Что же, по мнению Толстого, дает знание, если его не дает наука? Непосредственное нравственное чувство! Эту мысль он варьирует многократно — в письмах и статьях, в дневнике и своеобразных проповеднических сочинениях «Круг чтения» и «Путь жизни».
«Я пришел к тому убеждению или, скорее, вернулся, — записал Толстой в дневнике 15 сентября 1904 года, — что всякое объективн[ое] изучение есть суета, обман, даже преступление,
А вот другая дневниковая запись, выражающая его мысли с особенной четкостью:
«Человек познает что-либо вполне только своею жизнью. Я знаю вполне себя <…>. Я знаю себя тем, что я — я. Это высшее или скорее глубочайшее знание. Следующее знание есть знание, получаемое чувством: я слышу, вижу, осязаю. Это знание внешнее: я знаю, что это есть, но не знаю так, как я себя знаю, что такое то, что я вижу, слышу, осязаю. Я не знаю, что оно про себя чувствует, сознает. Третье знание еще менее глубокое — это знание рассудком: выводимое из своих чувств или переданное знание словом от других людей — рассуждение, предсказание, вывод, наука.
Первое. Мне грустно, больно, скучно, радостно. Это несомненно.
Второе. Я слышу запах фиалки, вижу свет и тени и т. д. Тут может быть ошибка.
Третье. Я знаю, что земля кругла и вертится, что есть Япония и Мадагаскар и т. п. Все это сомнительно.
Жизнь, я думаю, в том, что и третье, и второе знание переходит в первое, что человек все переживает в себе».
Выходит, дело не только в чувствительности художественной натуры Толстого, а в его стойком убеждении, что «внешнее» знание неотделимо от заблуждений, что по-настоящему можно знать лишь самого себя и что знание человека расширяется не путем логических рассуждений, не путем почерпнутых от других людей (из книг, например) сведений, а путем переживания в себе, вбирания в себя того, что прежде было внешним. О да, конечно, это рассуждение художественной натуры! Но — и это парадоксально — рассуждение, строго подчиненное логике.
…Нет, не одна только дверь преграждала путь в тайник души Толстого. Мечников нашел ключ? Да он ничего не искал! Он давно уже держал его в руках. Но ключ этот, будучи универсальным, обладал одним незаметным его владельцу недостатком: он отворял лишь дверь в прихожую, но не подходил к замочкам, на которые запирались внутренние покои.
И у Толстого тоже был свой ключ, и он тоже открывал лишь дверь в прихожую. Милый, простой человек этот Мечников, понятный. Он всю жизнь посвятил своей науке.
Все правильно в этих словах, кроме одной малости.
Мы-то знаем: не потому Мечников оправдывал науку, что бездумно отдал ей себя, а потому отдал себя науке, что с младых лет считал ее единственным средством улучшить человеческую жизнь и самого человека.
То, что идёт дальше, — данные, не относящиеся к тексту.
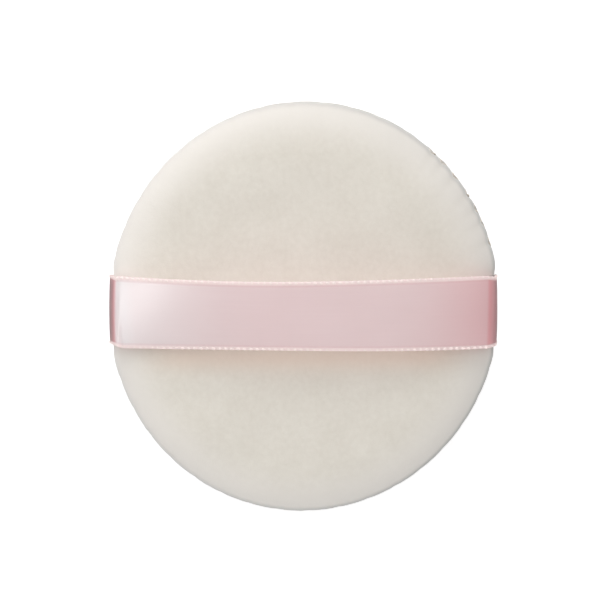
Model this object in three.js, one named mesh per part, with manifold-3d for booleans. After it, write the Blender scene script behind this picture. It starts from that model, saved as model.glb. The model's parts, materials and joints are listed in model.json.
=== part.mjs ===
// Round powder puff: two velour covers sewn together round the rim over a foam disc, with a
// satin ribbon across the back that the fingers slip under.
// Millimetres, +Z up. The powder face lies flat on z = 0 and the ribbon runs along X.
import * as THREE from "three";
import { mergeVertices } from "three/addons/utils/BufferGeometryUtils.js";
import Module from "manifold-3d";

const wasm = await Module();
wasm.setup();

// Driving dimensions: the pad
const padDiameter = 56.2; // of the round pad, before the ribbon draws it in
const padWidth = 53.6; // along the ribbon, over both of its legs
const padThickness = 10.5;
const crownPressed = 0.25; // how far the powder face's crown is pressed flat by the table
const squeezeLean = THREE.MathUtils.degToRad(-6.4); // the squeeze runs this far off the ribbon's line
const edgeFullness = 7; // power of the pad's outline: 2 is an ellipse, more is a blunter edge
const velourThickness = 1.2; // knitted ground and pile together
const rimSoftness = 0.3; // rounds the ends of the stretch of rim that the ribbon presses
const clearance = 0.3; // left between pieces that lie against each other

// Driving dimensions: the rim seam
const foldRadius = 0.8; // the cover's turn from its side into the seam
const seamAllowance = 5; // from the fold to the raw edge
const stitchInset = 1.7; // from the fold to the line of stitches
const stitchCount = 36;
const threadDiameter = 0.3;
const stitchLoopWidth = 0.7; // between a stitch's two legs in its hole
const closingLength = 20; // rim left open to turn the cover and put the foam in, then closed by hand
const closingAngle = THREE.MathUtils.degToRad(34); // where the middle of that opening lies
const closingStitchCount = 7;
const closingStitchHeight = 1.1; // how far a closing stitch reaches across the groove

// Driving dimensions: the ribbon
const ribbonWidth = 10;
const ribbonThickness = 0.3;
const selvedgeWidth = 0.5;
const selvedgeThickness = 0.4;
const fingerGap = 6.2; // from the pad's crown to the ribbon's underside
const ribbonTilt = THREE.MathUtils.degToRad(15); // most that the ribbon leans towards -Y
const ribbonOffset = -0.35; // how far it is sewn off the pad's middle, along Y
const shoulderSlope = THREE.MathUtils.degToRad(25); // of the arch where a shoulder bend starts
const leftShoulder = { radius: 0.8, legLean: THREE.MathUtils.degToRad(9) }; // a sharp fold at -X
const rightShoulder = { radius: 2.2, legLean: THREE.MathUtils.degToRad(3) }; // a round bend at +X
const tailInset = 0.5; // from the seam's raw edge to the ribbon's cut end
const tackInset = 1.1; // from the seam's raw edge to the tack stitches
const tackHoleCount = 4; // across the ribbon's width

const velour = new THREE.MeshStandardMaterial({ color: 0xe6dfd4, roughness: 0.95 });
const foam = new THREE.MeshStandardMaterial({ color: 0xf3ecd8, roughness: 1 });
const satin = new THREE.MeshStandardMaterial({ color: 0xe3bdbe, roughness: 0.38 });
const thread = new THREE.MeshStandardMaterial({ color: 0xf0e9dc, roughness: 0.7 });

// Heights and radii of the round pad, before the ribbon pulls it
const padRadius = padDiameter / 2;
const halfThickness = (padThickness + crownPressed) / 2;
const seamZ = halfThickness - crownPressed;
const seamHalfGap = clearance / 2;
const foldHeight = seamHalfGap + foldRadius; // from the seam's plane to where the side starts
const domeHeight = halfThickness - foldHeight;
const flangeTop = seamHalfGap + velourThickness; // the turned-in edge's free face
const flangeRadius = padRadius - foldRadius - seamAllowance;
const stitchRadius = padRadius - foldRadius - stitchInset;
const runHeight = flangeTop + clearance + threadDiameter / 2; // of a thread lying on the flange
const dipHeight = (clearance + threadDiameter) / 2; // of a thread at the bottom of its hole
const holeWidth = threadDiameter + 2 * clearance;
const holeLength = stitchLoopWidth + holeWidth;

// The ribbon's legs stand outside the pad, so that its rim is pressed back to here
const rimLimit = padWidth / 2 - selvedgeThickness - clearance;
const pullFalloff = 4; // power by which the pull fades from the rim to the middle

const roundSteps = 48;
const domeSteps = 6;
const innerSteps = 4;
const foldSteps = 2;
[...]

— Этого мы не можем знать, и вообще, если мы все будем подвергать рассуждению, то мы сможем дойти до самых невероятных нелепостей. Пожалуй, в таком случае можно будет оправдать и людоедство.
— Людоедство! — подхватил Мечников. — А знаете, в Центральной Африке, в Конго, есть племена, у которых победители поедают своих пленников. Пленника сначала подводят к вождю, и он отмечает на его теле место, которое хотел бы съесть сам, потом отмечают аппетитные места другие, в порядке старшинства, а остатки идут всем остальным.